[Provided records]

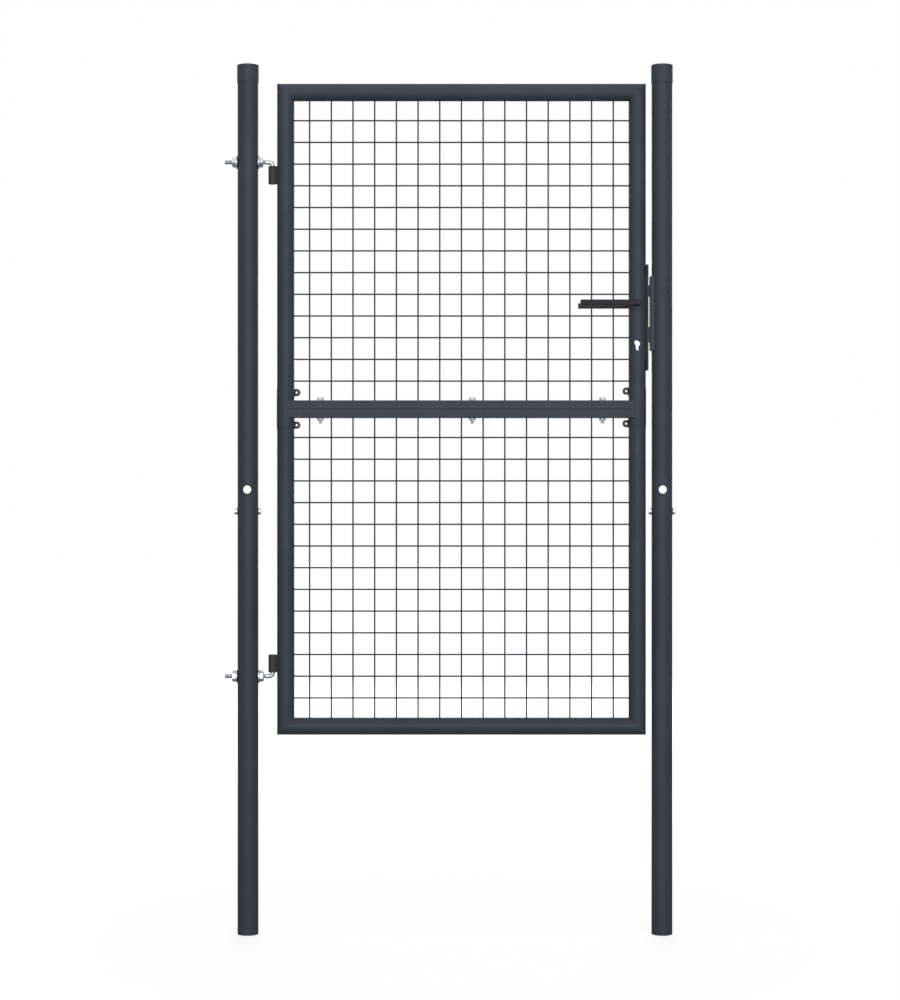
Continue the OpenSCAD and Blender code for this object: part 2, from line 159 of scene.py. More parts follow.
def lit_share(nodes, links, in_gloss):
    """Share of the bright backdrop that a ray takes: all of it, or in_gloss when mirrored."""
    path = nodes.new("ShaderNodeLightPath")
    gloss = nodes.new("ShaderNodeMath")
    gloss.operation = "MULTIPLY"
    gloss.inputs[1].default_value = in_gloss
    links.new(path.outputs["Is Glossy Ray"], gloss.inputs[0])
    share = gloss.outputs[0]
    for ray in ("Is Camera Ray", "Is Transmission Ray"):
        most = nodes.new("ShaderNodeMath")
        most.operation = "MAXIMUM"
        links.new(share, most.inputs[0])
        links.new(path.outputs[ray], most.inputs[1])
        share = most.outputs[0]
    return share


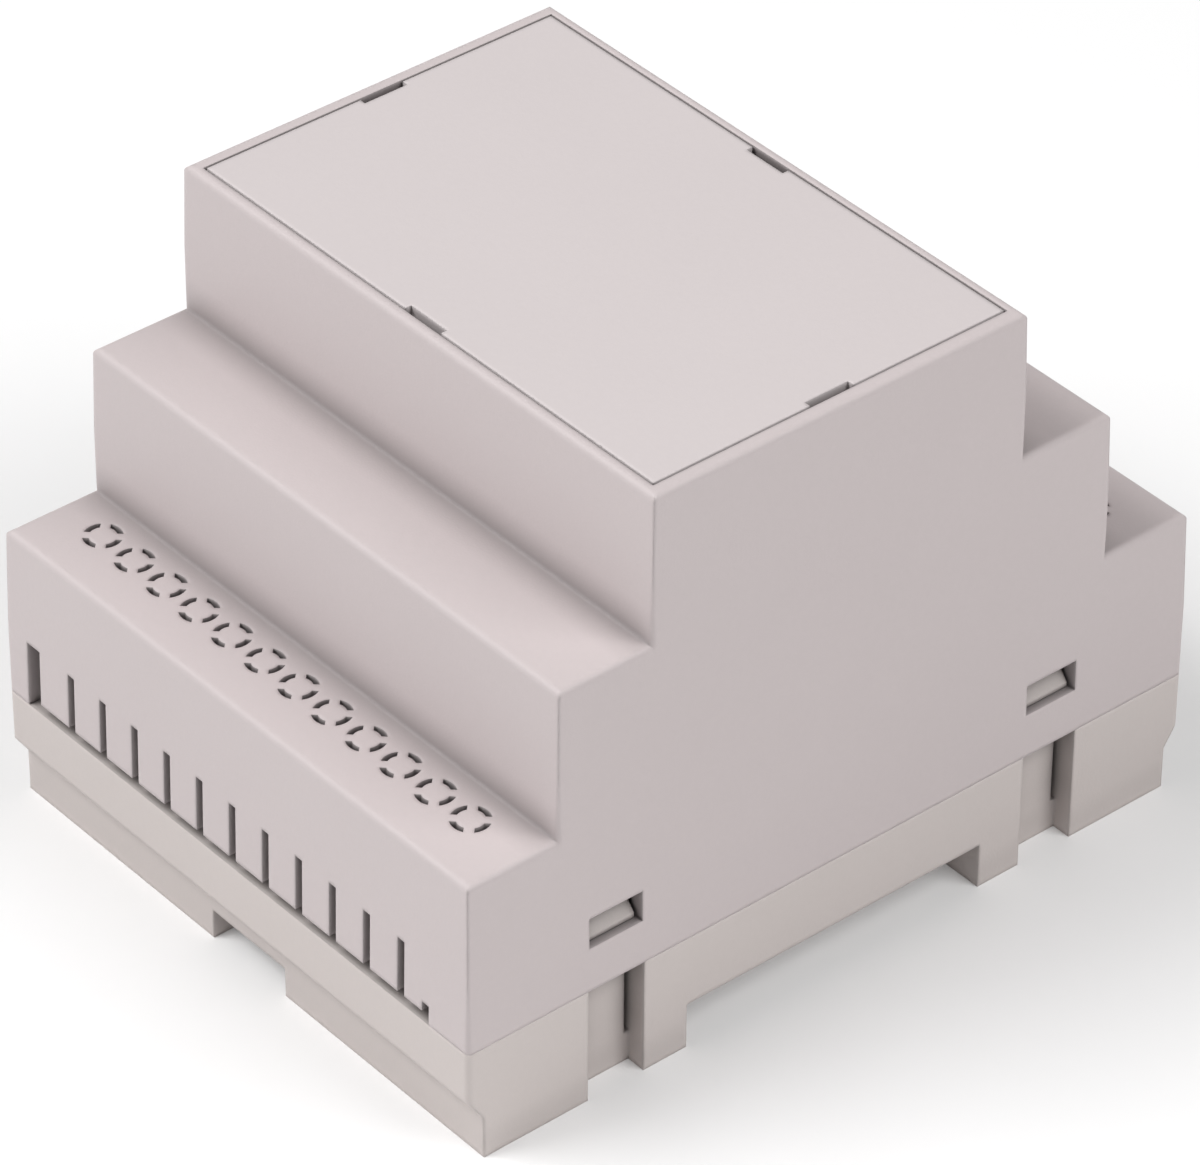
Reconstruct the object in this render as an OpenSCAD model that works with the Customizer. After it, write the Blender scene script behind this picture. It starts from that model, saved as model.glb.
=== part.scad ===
// DIN rail enclosure, four modules wide: a base that clips to a 35 mm top-hat rail,
// a three-tier cover that snaps onto the base, a front panel and a sliding rail latch.
// X runs along the rail, Y across it, and Z away from it. Z = 0 is the underside.

/* [Overall size] */
// Width along the rail, at the joint of base and cover
body_w = 71; // [64:0.5:110]
// Depth across the rail, at the joint of base and cover
body_d = 90; // [86:0.5:120]
// Height of the base, from the underside to the joint
base_h = 13.3; // [12:0.1:18]
// Height of the terminal tier, from the joint up
terminal_h = 19.3; // [14:0.1:30]
// Height of the shoulder tier
shoulder_h = 16.6; // [8:0.1:30]
// Height of the nose tier, which carries the front panel
nose_h = 16.3; // [8:0.1:30]
// Depth across the shoulder tier, at its top
shoulder_d = 67.4; // [56:0.2:74]
// Depth across the nose tier, at its top
nose_d = 44.9; // [36:0.1:50]

/* [Moulding] */
// Wall of the cover
cover_wall = 1.8; // [1.4:0.1:2.2]
// Wall of the base
base_wall = 2.2; // [1.6:0.1:2.4]
// Thickness of the base's floor
floor_t = 2; // [1.4:0.1:2.8]
// Draft of the cover's walls, in degrees
draft = 1.2; // [0.5:0.1:2]
// Radius of the outer edges
edge_r = 0.6; // [0.3:0.1:0.9]
// Gap between pieces that fit inside one another
fit_gap = 0.2; // [0.1:0.05:0.3]

/* [Base outline] */
// How far the skirt stands in from the joint's outline
skirt_inset = 1.8; // [1:0.1:2.4]
// Height of the upright skirt
skirt_h = 4.8; // [4.6:0.1:5.4]
// Height where the slope above the skirt reaches the full depth
slope_top = 7.5; // [6.5:0.1:9]
// Height of the locating lip above the joint
lip_h = 1.8; // [1:0.1:3]
// Thickness of the locating lip
lip_t = 1.2; // [0.8:0.1:1.6]

/* [Terminal rows] */
// Number of terminals in each row
ways = 12; // [4:1:12]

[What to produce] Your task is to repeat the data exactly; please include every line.

[Complete output]
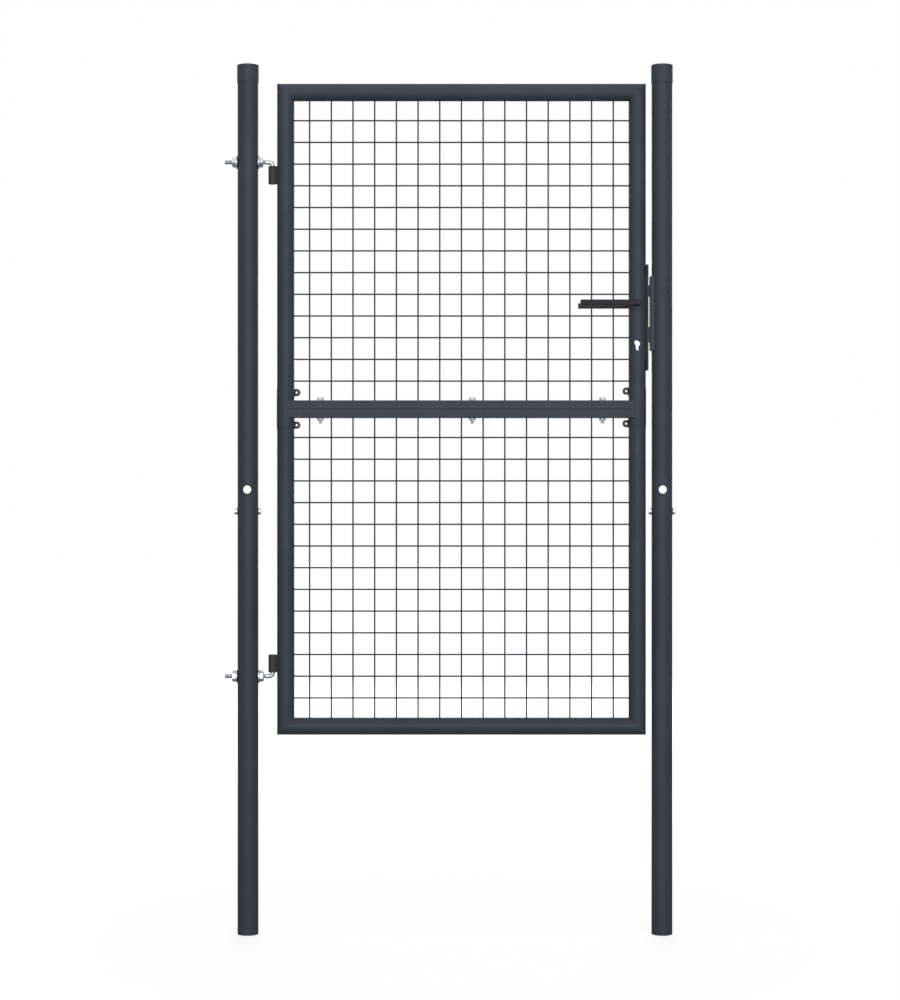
Continue the OpenSCAD and Blender code for this object: part 2, from line 159 of scene.py. More parts follow.
def lit_share(nodes, links, in_gloss):
    """Share of the bright backdrop that a ray takes: all of it, or in_gloss when mirrored."""
    path = nodes.new("ShaderNodeLightPath")
    gloss = nodes.new("ShaderNodeMath")
    gloss.operation = "MULTIPLY"
    gloss.inputs[1].default_value = in_gloss
    links.new(path.outputs["Is Glossy Ray"], gloss.inputs[0])
    share = gloss.outputs[0]
    for ray in ("Is Camera Ray", "Is Transmission Ray"):
        most = nodes.new("ShaderNodeMath")
        most.operation = "MAXIMUM"
        links.new(share, most.inputs[0])
        links.new(path.outputs[ray], most.inputs[1])
        share = most.outputs[0]
    return share


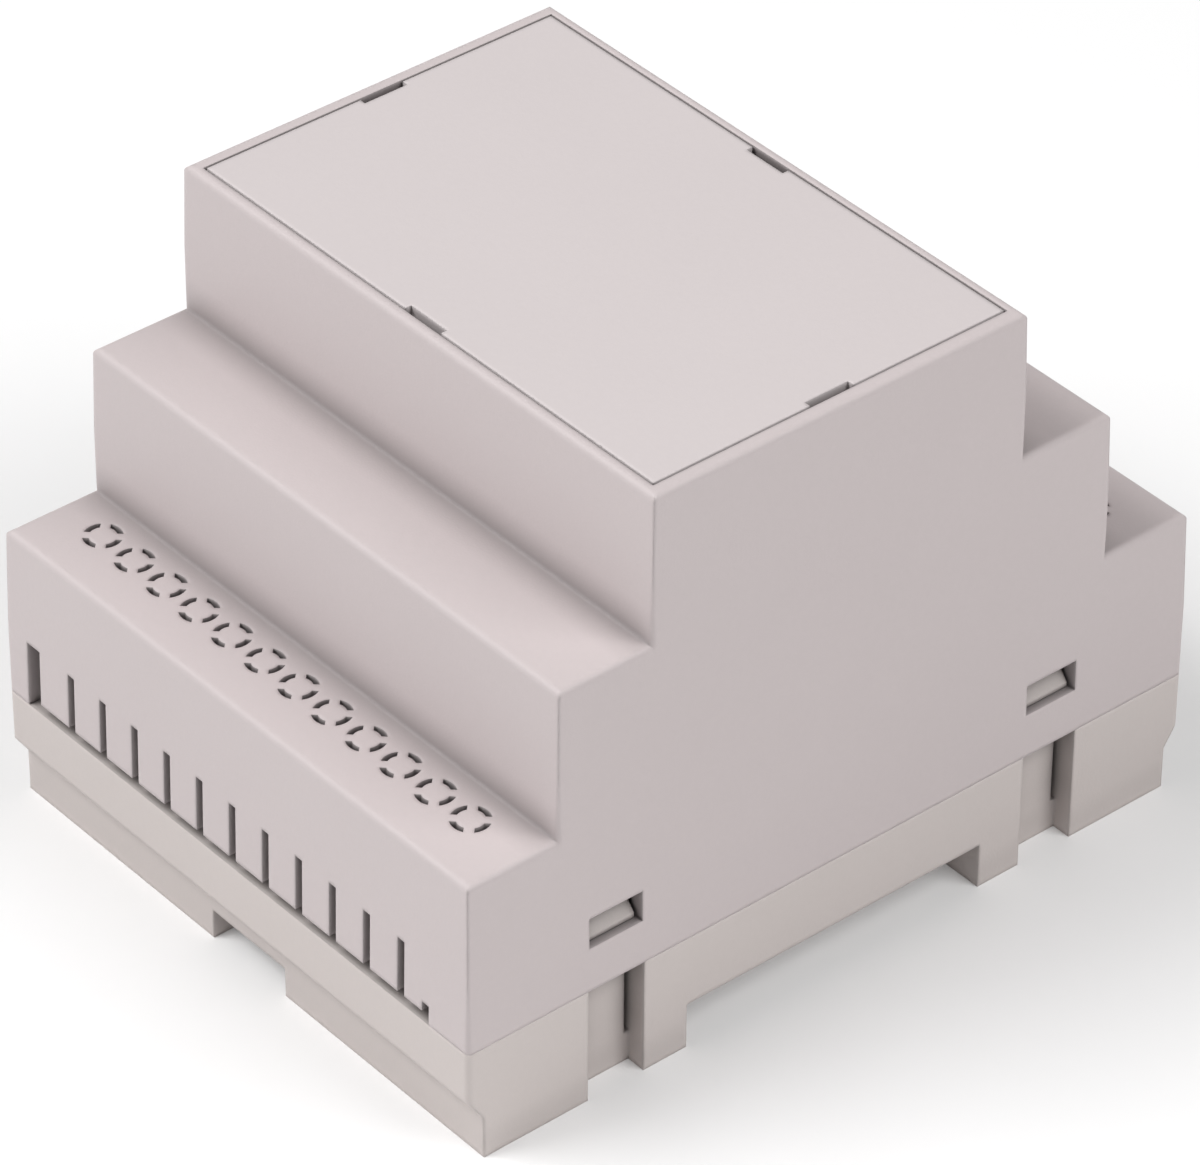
Reconstruct the object in this render as an OpenSCAD model that works with the Customizer. After it, write the Blender scene script behind this picture. It starts from that model, saved as model.glb.
=== part.scad ===
// DIN rail enclosure, four modules wide: a base that clips to a 35 mm top-hat rail,
// a three-tier cover that snaps onto the base, a front panel and a sliding rail latch.
// X runs along the rail, Y across it, and Z away from it. Z = 0 is the underside.

/* [Overall size] */
// Width along the rail, at the joint of base and cover
body_w = 71; // [64:0.5:110]
// Depth across the rail, at the joint of base and cover
body_d = 90; // [86:0.5:120]
// Height of the base, from the underside to the joint
base_h = 13.3; // [12:0.1:18]
// Height of the terminal tier, from the joint up
terminal_h = 19.3; // [14:0.1:30]
// Height of the shoulder tier
shoulder_h = 16.6; // [8:0.1:30]
// Height of the nose tier, which carries the front panel
nose_h = 16.3; // [8:0.1:30]
// Depth across the shoulder tier, at its top
shoulder_d = 67.4; // [56:0.2:74]
// Depth across the nose tier, at its top
nose_d = 44.9; // [36:0.1:50]

/* [Moulding] */
// Wall of the cover
cover_wall = 1.8; // [1.4:0.1:2.2]
// Wall of the base
base_wall = 2.2; // [1.6:0.1:2.4]
// Thickness of the base's floor
floor_t = 2; // [1.4:0.1:2.8]
// Draft of the cover's walls, in degrees
draft = 1.2; // [0.5:0.1:2]
// Radius of the outer edges
edge_r = 0.6; // [0.3:0.1:0.9]
// Gap between pieces that fit inside one another
fit_gap = 0.2; // [0.1:0.05:0.3]

/* [Base outline] */
// How far the skirt stands in from the joint's outline
skirt_inset = 1.8; // [1:0.1:2.4]
// Height of the upright skirt
skirt_h = 4.8; // [4.6:0.1:5.4]
// Height where the slope above the skirt reaches the full depth
slope_top = 7.5; // [6.5:0.1:9]
// Height of the locating lip above the joint
lip_h = 1.8; // [1:0.1:3]
// Thickness of the locating lip
lip_t = 1.2; // [0.8:0.1:1.6]

/* [Terminal rows] */
// Number of terminals in each row
ways = 12; // [4:1:12]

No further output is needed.